A large TV — 75 inches or bigger — works beautifully in rooms where you’re sitting 8 to 10 feet away. It’s bright, low-maintenance, and doesn’t care about ambient light. A projector gives you that true cinematic scale, but it demands a darker room and more throw distance than most NYC apartments can comfortably provide.
For most people here, a high-quality OLED TV in the 65 to 77 inch range hits the sweet spot. Stunning picture, manageable size, no blackout curtains required.
Audio Setup – Speakers, Soundbars and Acoustic Treatment
Here’s where most home theater builds either come together or completely fall apart. Audio is the soul of the experience. A mediocre picture with great sound still feels cinematic. Great picture with terrible sound feels like watching a movie through a window.
For NYC apartments, a 5.1 surround setup is the gold standard if your room can handle it. Two front speakers, a center channel, two rears, and a subwoofer. When it’s dialed in correctly, it’s transformative. The problem is that most apartments punish you for it.
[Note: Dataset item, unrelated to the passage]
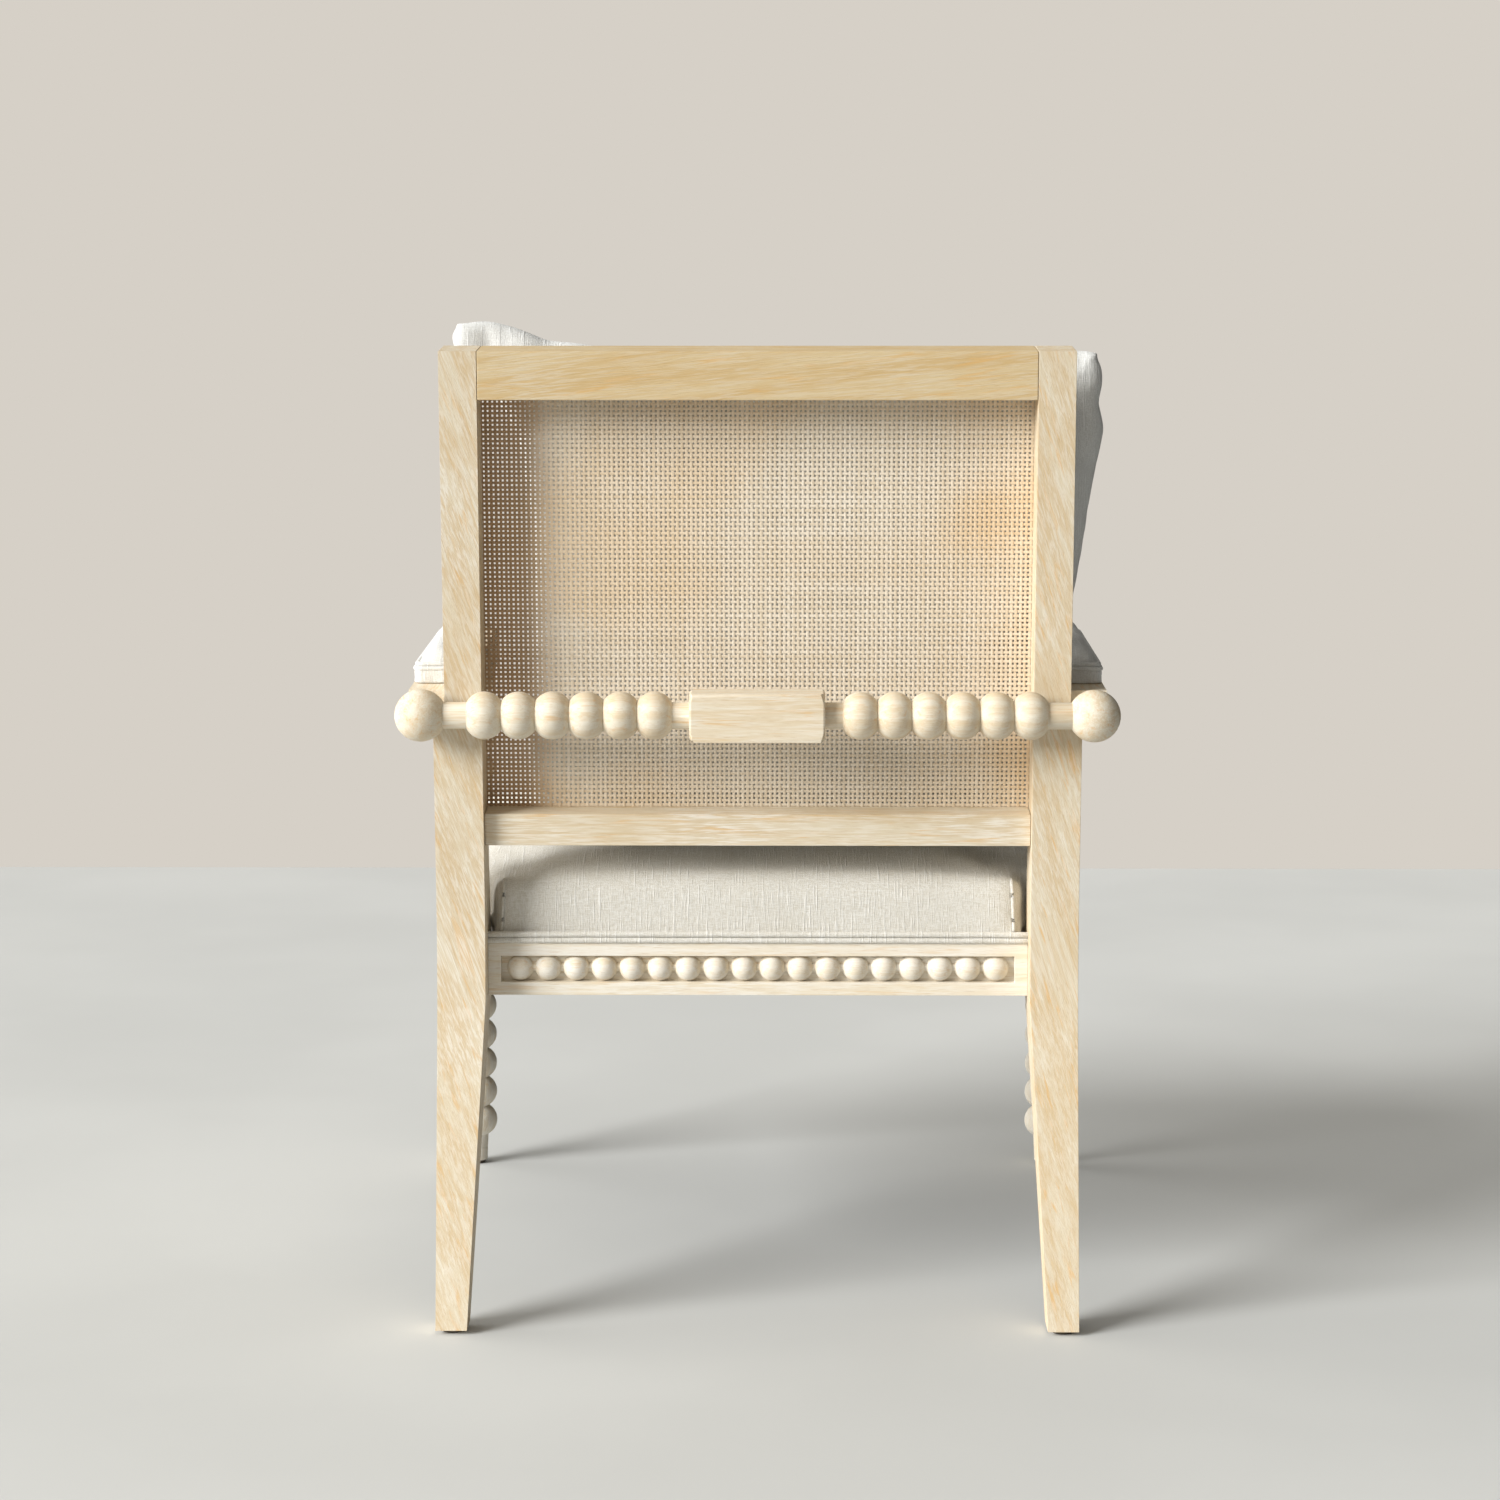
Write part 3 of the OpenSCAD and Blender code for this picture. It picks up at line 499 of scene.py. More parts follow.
# Depth of the weave's middle under the panel's rear face, and the strands' distance from the panel's edge
WEAVE_DEPTH = 0.8 * MM
WEAVE_EDGE = 1.5 * MM


def strands(positions_across, stations, along_is_up, phase, rng):
    """Vertices and quads of lens-shaped strands that pass over and under at every station."""
    count, stations_count = len(positions_across), len(stations)
    corner_aside = np.array([-STRAND_HALF, 0, STRAND_HALF, 0])
    corner_back = np.array([0, STRAND_THIN, 0, -STRAND_THIN])
    wander = np.cumsum(rng.normal(0, STRAND_DRIFT, (count, stations_count)), axis=1)
    wander -= np.linspace(0, 1, stations_count) * wander[:, -1:]
    width = 1 + rng.uniform(-STRAND_UNEVEN, STRAND_UNEVEN, (count, 1))
    aside = positions_across[:, None] + wander + rng.normal(0, STRAND_OFFSET, (count, 1))
    is_over = (np.arange(count)[:, None] + np.arange(stations_count)) % 2 == phase
    over = np.where(is_over, STRAND_WAVE, -STRAND_WAVE)
    aside = aside[:, :, None] + corner_aside * width[:, :, None]
    back = over[:, :, None] + corner_back
    along = np.broadcast_to(stations[None, :, None], aside.shape)
    grid = np.stack([aside, along, back] if along_is_up else [along, aside, back], axis=-1)
    index = np.arange(count * stations_count * 4).reshape(count, stations_count, 4)
    low, high = index[:, :-1], index[:, 1:]
    sides = np.stack([low, np.roll(low, -1, 2), np.roll(high, -1, 2), high], axis=-1)
    caps = np.concatenate([index[:, 0, ::-1], index[:, -1]])
    return grid.reshape(-1, 3), np.concatenate([sides.reshape(-1, 4), caps.reshape(-1, 4)])


def cane_weave(warp_material, weft_material):
    """The woven sheet: one flat strand over and under the next, both ways."""
    rng = np.random.default_rng(11)
    left, right = span("cane_panel", ACROSS)
    low, high = span("cane_panel", UP_RAKE)
    middle = span("cane_panel", BACKWARDS)[1] - WEAVE_DEPTH
    xs = np.arange(left + WEAVE_EDGE, right - WEAVE_EDGE, STRAND_PITCH)
    ups = np.arange(low + WEAVE_EDGE, high - WEAVE_EDGE, STRAND_PITCH)
    warp_places, warp_faces = strands(xs, ups, True, 0, rng)
    weft_places, weft_faces = strands(ups, xs, False, 1, rng)
    local = np.concatenate([warp_places, weft_places])
    basis = np.array([ACROSS, UP_RAKE, BACKWARDS])
    world = local @ basis + np.array(BACKWARDS) * middle
    faces = np.concatenate([warp_faces, weft_faces + len(warp_places)])
    mesh = bpy.data.meshes.new("cane_weave")
    mesh.from_pydata(world.tolist(), [], faces.tolist())
    mesh.polygons.foreach_set("material_index", np.repeat([0, 1], [len(warp_faces), len(weft_faces)]))
    mesh.shade_smooth()
    mesh.set_sharp_from_angle(angle=math.radians(50))
    piece = new_object("cane_weave", mesh, warp_material, weft_material)
    return finish_piece(piece, "frame", "cane", "cane_panel")


# ---------- Seat ----------

SEAT_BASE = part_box("seat_cover")[0].z
SEAT_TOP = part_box("seat_cover")[1].z
SEAT_DROP = 33 * MM
SEAT_SHOULDER = 27 * MM
SEAT_SWELL = 2 * MM
SEAT_VOXEL = 7 * MM
SEAT_HEM = 9 * MM
WELT_WAVER = 0.25 * MM
SEAM_RADIUS = 1.6 * MM
SEAM_HEIGHT = 46 * MM
SEAM_STEPS = 12
SEAM_INSET = 12 * MM
SEAM_LEAN = 2 * MM
SEAM_PROUD = 1.1 * MM
SEAM_START = 20 * MM


def seat_outline(open_in, notch_in):
    """Corners of the seat's plan, drawn in by one distance at its open sides and another at the notches."""
    low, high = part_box("seat_cover")
    rail = np.array([v.co for v in NODES["side_seat_rail_left"].data.vertices])
    joint_y, front_y = rail[:, 1].max(), rail[:, 1].min()
    rear_x = rail[rail[:, 1] > joint_y - MM][:, 0].max()
    front_x = rail[:, 0].max()
    rail_set = front_x - high.x - 0.25 * MM
    slope = (front_x - rear_x) / (joint_y - front_y)

    def side(y):
        return rear_x + (joint_y - y) * slope - rail_set - open_in

    leg_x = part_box("rear_seat_rail")[1].x - notch_in
    post_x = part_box("front_seat_rail")[1].x - notch_in
    leg_y, post_y = joint_y - notch_in, front_y + notch_in
    half = [
        (leg_x, high.y - open_in), (leg_x, leg_y), (side(leg_y), leg_y),
        (side(post_y), post_y), (post_x, post_y), (post_x, low.y + open_in),
    ]
    return half + [(-x, y) for x, y in reversed(half)]


def seat_surface(x, y):
    """Heights of the crowned seat, lowest at its corners."""
    low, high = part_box("seat_cover")
    across = x / (high.x - SEAT_SHOULDER)
    along = (y - (low.y + high.y) / 2) / ((high.y - low.y) / 2)
    return SEAT_TOP - 1 * MM - SEAT_DROP * np.sqrt(across ** 4 + along ** 4)


def seat_cover(material):
    bm = bmesh.new()
    corners = [bm.verts.new((x, y, SEAT_BASE)) for x, y in seat_outline(1.5 * MM, 4.5 * MM)]
    base = bm.faces.new(corners)
    raised = bmesh.ops.extrude_face_region(bm, geom=[base])["geom"]
    height = SEAT_TOP - SEAT_BASE
    for vert in (item for item in raised if isinstance(item, bmesh.types.BMVert)):
        vert.co.z += height
    piece = remeshed("seat_upholstery", bm, SEAT_VOXEL, material)
    places = positions(piece)
    share = (places[:, 2] - SEAT_BASE) / height
    tops = seat_surface(places[:, 0], places[:, 1])
    places[:, 2] = SEAT_BASE + np.clip(share, 0, 1) * (tops - SEAT_BASE)
    set_positions(piece, places)
    held = np.nonzero(places[:, 2] < SEAT_BASE + SEAT_HEM)[0]
    smoothed(piece, 5, held)
    inflate(piece, held, 4.0, 6 * MM, spare=0.02)
    smoothed(piece, 1, held)
    places = positions(piece)
    places[:, 2] = np.minimum(places[:, 2], SEAT_TOP + SEAT_SWELL)
    set_positions(piece, places)
    subdivide(piece)
    finish_piece(piece, "frame", "linen", "seat_cover", "seat_foam")
    return piece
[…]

Untreated rooms turn surround sound into a chaotic mess of reflections and standing waves.
This is where acoustic panels earn their keep. Place absorption panels at the first reflection points on your side walls. Add a bass trap in the corners. Put a panel or a diffuser on the rear wall behind your seating position. You don’t need to cover every inch of the room. Strategic placement does the heavy lifting.
Not ready for a full surround system? A premium soundbar with a dedicated subwoofer gets you surprisingly close. Brands like Sonos, Sony, and Samsung have products that genuinely impress in smaller rooms. Pair it with even basic acoustic treatment and the improvement is immediate and obvious.
One rule that applies regardless of your setup: never place your subwoofer in a corner if you can avoid it. It amplifies bass in ways that overwhelm small rooms fast.
Lighting, Seating and the Finishing Touches
People obsess over the screen and the speakers. They forget that lighting and seating are what make the experience feel like an actual theater versus a living room with a big TV.
Bias lighting — a soft LED strip behind your screen — reduces eye strain during long viewing sessions and adds perceived depth to the image. It’s a ten-dollar upgrade that genuinely changes how movies feel to watch. Go for warm, neutral white rather than color-changing RGB. That’s a gaming setup, not a theater.
Blackout curtains are non-negotiable if you watch during the day. NYC apartments get brutal afternoon sun, depending on your exposure. Even the best OLED panel loses contrast when direct sunlight is competing with it.
For seating, prioritize depth over quantity. One or two genuinely comfortable recliners will give you more satisfaction than a sofa that seats five but kills your back after twenty minutes.
Bring the Theater Home
Building a home theater in a New York City apartment isn’t about having the biggest room or the biggest budget. It’s about making smart decisions at every step. Start with the room and the acoustics before you spend anything on equipment. Pick a screen format that fits your space. Build your audio setup around your room’s limitations, not against them.
The city makes a lot of things harder than they need to be. Your home theater doesn’t have to be one of them.